╭─ DATA SUPPLIED

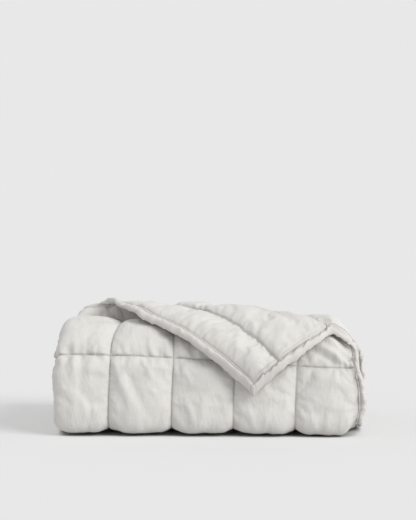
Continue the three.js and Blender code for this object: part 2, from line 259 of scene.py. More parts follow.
def seam_patch():
    """Five columns and four rows of face cloth, gathered along its seams: how far each point lies from the
    flat cloth, in mm. The seams are held, the cloth between them is longer than they are, and the filling
    presses it out, so it puckers along the seams."""
    su = np.arange(6) * COLUMN
    sv = np.concatenate([[0.0], END_ROW + np.arange(SIM_ROWS + 1) * ROW])
    lu = parts_of(su, [CELL_U] * 5)
    lv = parts_of(sv, [CELL_END] + [CELL_V] * SIM_ROWS)
    pu, pv = np.meshgrid(lu, lv, indexing="ij")
    du, dv = near(su, pu), near(sv, pv)
    noise = blur(np.random.default_rng(7).normal(size=pu.shape), 2)
    noise /= noise.std()
    dome = rise(du, 30) * rise(dv, 20)
    z = 4.5 * dome + 0.25 * noise * np.minimum(np.minimum(du, dv) / 6, 1)
    flat = np.stack([pu, pv, pu * 0], -1)
    size = 0.01                                   # the patch is simulated at ten times its size
    nu, nv = pu.shape
    pts = (np.stack([pu, pv, z], -1) * size).reshape(-1, 3)
    i, j = np.meshgrid(np.arange(nu - 1), np.arange(nv - 1), indexing="ij")
    c = (i * nv + j).ravel()
    m = bpy.data.meshes.new("patch")
    m.from_pydata(pts.tolist(), [], np.stack([c, c + nv, c + nv + 1, c + 1], -1).tolist())
    o = bpy.data.objects.new("patch", m)
    bpy.context.scene.collection.objects.link(o)
    seam = (np.minimum(du, dv) < 0.01).ravel()
    g = o.vertex_groups.new(name="held")
    g.add([int(k) for k in np.nonzero(seam)[0]], 1.0, "REPLACE")
    g.add([int(k) for k in np.nonzero(~seam)[0]], 0.003, "REPLACE")
    mod = o.modifiers.new("cloth", "CLOTH")
    st = mod.settings
    st.quality, st.mass = 5, 0.3
    st.tension_stiffness = st.compression_stiffness = st.shear_stiffness = 15
    st.bending_stiffness, st.bending_damping = 3.0, 0.5
    st.tension_damping = st.compression_damping = st.shear_damping = 5
    st.air_damping = 2
    st.vertex_group_mass, st.pin_stiffness = "held", 1.0
    st.shrink_min = st.shrink_max = -0.026
    st.effector_weights.gravity = 0
    st.use_pressure, st.uniform_pressure_force = True, 0.4
    mod.collision_settings.use_collision = False
    mod.collision_settings.use_self_collision = False
    frames = 20
    mod.point_cache.frame_start, mod.point_cache.frame_end = 1, frames
    for f in range(1, frames + 1):
        bpy.context.scene.frame_set(f)
    shown = o.evaluated_get(bpy.context.evaluated_depsgraph_get())
    co = np.zeros(len(pts) * 3, np.float32)
    shown.data.vertices.foreach_get("co", co)
    bpy.data.objects.remove(o)
    bpy.data.meshes.remove(m)
    bpy.context.scene.frame_set(1)
    return co.reshape(nu, nv, 3).astype(float) / size - flat, dome


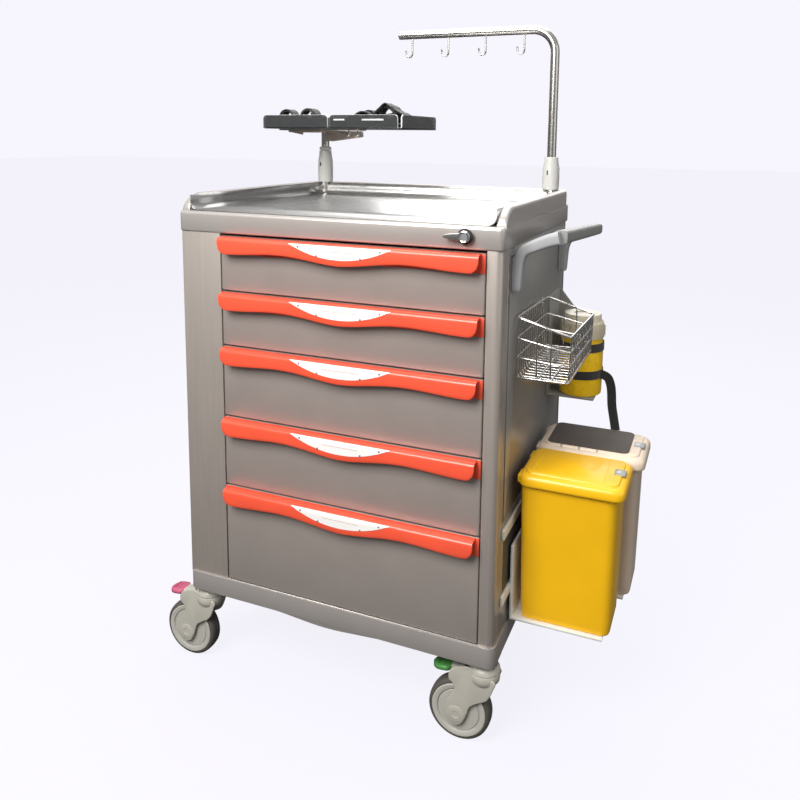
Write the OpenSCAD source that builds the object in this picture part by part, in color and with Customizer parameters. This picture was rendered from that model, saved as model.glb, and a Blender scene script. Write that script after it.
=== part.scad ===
// Hospital emergency trolley: a five-drawer cabinet on four swivel castors.
// It carries a guarded worktop, a drip pole, a pivoting monitor shelf, a push handle, a wire basket,
// a sharps jar and two lidded waste bins. X runs to the right, Y to the back, Z up, in millimetres.

/* [Cabinet] */
// Overall width of the worktop slab
cart_width = 660; // [560:5:820]
// Overall depth of the worktop slab
cart_depth = 545; // [460:5:640]
// Height of the castors under the base
castor_height = 173; // [150:1:200]
// Height of the base skirt
base_height = 39; // [30:1:60]
// Width of the plain column to the left of the drawers
left_column_width = 91; // [50:1:130]
// Width of the narrow column to the right of the drawers
right_column_width = 27; // [20:1:60]

/* [Drawers] */
// Height of each of the two shallow drawers at the top
small_drawer = 109; // [85:1:140]
// Height of each of the two middle drawers
medium_drawer = 144; // [110:1:180]
// Height of the deep drawer at the bottom
large_drawer = 205; // [150:1:260]
// Travel of a drawer from shut to fully open
drawer_travel = 380; // [250:5:420]
// Depth of the pull at the middle of its wavy edge
pull_depth = 38; // [30:1:50]
// Distance the pull stands forward of the drawer front
pull_reach = 24; // [16:1:34]

/* [Worktop] */
// Thickness of the worktop slab
slab_thickness = 40; // [28:1:55]
// Height of the three-sided guard above the slab
guard_height = 32; // [20:1:60]
// Thickness of the guard
guard_thickness = 16; // [10:1:24]

/* [Posts] */
// Radius of the drip pole tube
pole_radius = 10; // [8:0.5:13]
// Height of the drip pole's crossbar above the floor
pole_top = 1356; // [1150:2:1600]
// Reach of the crossbar from the pole towards the middle
pole_reach = 376; // [240:2:440]
// Height of the monitor shelf above the floor
shelf_level = 1132; // [1090:2:1260]
// Width of the monitor shelf
shelf_width = 358; // [260:2:420]
// Depth of the monitor shelf
shelf_depth = 230; // [180:5:300]

/* [Castors] */
// Radius of the wheels
wheel_radius = 60; // [45:1:62]
// Width of the wheels
wheel_width = 32; // [24:1:34]
// Trail of a wheel behind its swivel axis
castor_trail = 45; // [35:1:60]

/* [Side fittings] */
// Length of the wire basket along the cabinet's side
basket_length = 245; // [180:5:300]
// Reach of the wire basket out from the side
basket_reach = 98; // [70:2:130]
// Height of the wire basket
basket_height = 113; // [80:1:140]
// Radius of the sharps jar
jar_radius = 46; // [35:1:60]
// Height of the sharps jar without its lid
jar_height = 125; // [90:1:170]
// Length of the front waste bin out from the side
bin_length = 176; // [140:2:240]
// How much longer the rear waste bin is
rear_bin_extra = 18; // [0:1:40]
// Breadth of a waste bin along the side
bin_breadth = 124; // [90:2:150]
// Height of a waste bin without its lid
bin_height = 263; // [200:1:320]

/* [Hidden] */

$fn = 64;
wire_fn = 20;

// Heights
base_top = castor_height + base_height;
stack_height = 2 * small_drawer + 2 * medium_drawer + large_drawer;
drawer_gap = 3;
body_top = base_top + stack_height + drawer_gap + 2;
slab_top = body_top + slab_thickness;
guard_top = slab_top + guard_height;

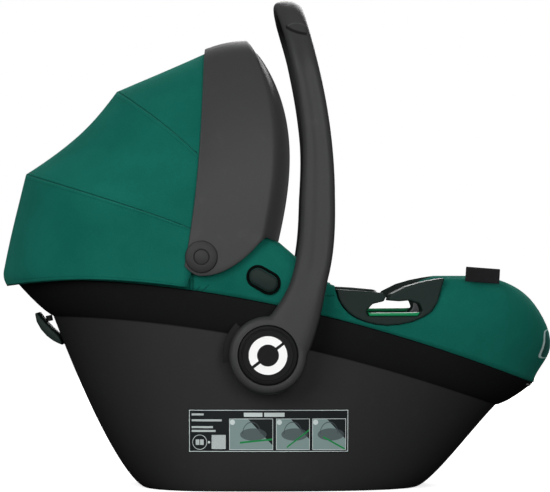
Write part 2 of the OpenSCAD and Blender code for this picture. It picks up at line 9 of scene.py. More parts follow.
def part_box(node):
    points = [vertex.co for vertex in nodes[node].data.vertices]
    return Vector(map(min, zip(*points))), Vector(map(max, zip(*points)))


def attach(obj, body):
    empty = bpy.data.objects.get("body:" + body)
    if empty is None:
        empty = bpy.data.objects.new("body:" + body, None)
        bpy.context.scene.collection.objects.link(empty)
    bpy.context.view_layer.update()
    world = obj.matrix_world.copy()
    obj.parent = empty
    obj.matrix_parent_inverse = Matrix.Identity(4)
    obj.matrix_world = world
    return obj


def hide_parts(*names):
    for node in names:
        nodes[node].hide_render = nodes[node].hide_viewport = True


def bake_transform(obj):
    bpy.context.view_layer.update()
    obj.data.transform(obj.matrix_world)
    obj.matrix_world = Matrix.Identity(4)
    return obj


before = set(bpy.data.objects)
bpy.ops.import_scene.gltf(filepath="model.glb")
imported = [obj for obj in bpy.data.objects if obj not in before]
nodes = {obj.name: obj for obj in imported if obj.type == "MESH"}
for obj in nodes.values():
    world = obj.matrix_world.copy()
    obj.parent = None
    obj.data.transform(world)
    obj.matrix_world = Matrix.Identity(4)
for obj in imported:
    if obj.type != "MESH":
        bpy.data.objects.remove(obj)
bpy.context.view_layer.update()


# ---------- Lower shell ----------
# One deep tub moulded in black polypropylene, with a flat foot to rock and stand on.
# Above a crisp crease the wall flares out into a band that the cover is clipped behind.
MM = 0.001


def mix(a, b, t):
    return a + (b - a) * t


def clamp(t):
    return max(0.0, min(1.0, t))


def smooth(t):
    t = clamp(t)
    return t * t * (3 - 2 * t)


def power_cos(angle, power):
    value = math.cos(math.radians(angle))
    return math.copysign(abs(value) ** power, value)


def power_sin(angle, power):
    value = math.sin(math.radians(angle))
    return math.copysign(abs(value) ** power, value)


HEM_HEIGHT = 247
BAND_HEIGHT = 44
FOOT_REAR, FOOT_FRONT, FOOT_HALF = -157, 170, 134
CREASE_REAR, CREASE_FRONT, CREASE_HALF = -265, 264, 160
HEM_REAR, HEM_FRONT, HEM_HALF = -312, 309, 175.8
WIDEST_X = -40
PLAN_POWER, WALL_POWER = 0.72, 0.72


def hem_z(x):
    return HEM_HEIGHT - 0.001237 * max(0, x + 250) ** 1.82


def crease_z(x):
    return hem_z(x) - BAND_HEIGHT


def top_z(x):
    wing = mix(240, 301, smooth((75 - x) / 95))
    return wing + 10 * smooth((x - 110) / 90) - 0.0062 * max(0, x - 240) ** 2


def plan(around, rear, front, half, power=PLAN_POWER, widest=WIDEST_X):
    """A point in X and Y on the carrier's boxy oval outline."""
    c = power_cos(around, power)
    reach = front - widest if c > 0 else widest - rear
    return widest + c * reach, half * power_sin(around, power)


def tub(around, u, inset=0):
    grow = u ** WALL_POWER
    x, y = plan(around, mix(FOOT_REAR, CREASE_REAR, grow) + inset,
                mix(FOOT_FRONT, CREASE_FRONT, grow) - inset, mix(FOOT_HALF, CREASE_HALF, grow) - inset)
    return x, y, max(inset, u * crease_z(x))


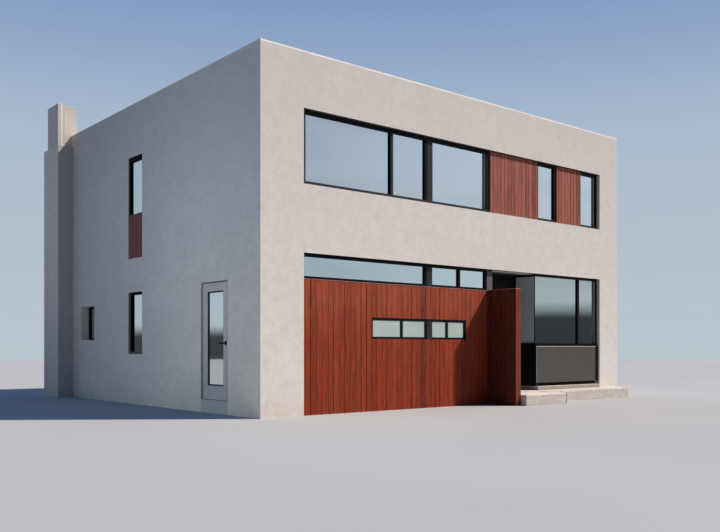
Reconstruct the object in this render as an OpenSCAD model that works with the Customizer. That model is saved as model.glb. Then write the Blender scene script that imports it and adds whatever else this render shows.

╰─

REQUIRED TASK: Show the lines where the word "None" appears in the entries.

IN RESPONSE:
    if empty is None:
        empty = bpy.data.objects.new("body:" + body, None)
    obj.parent = None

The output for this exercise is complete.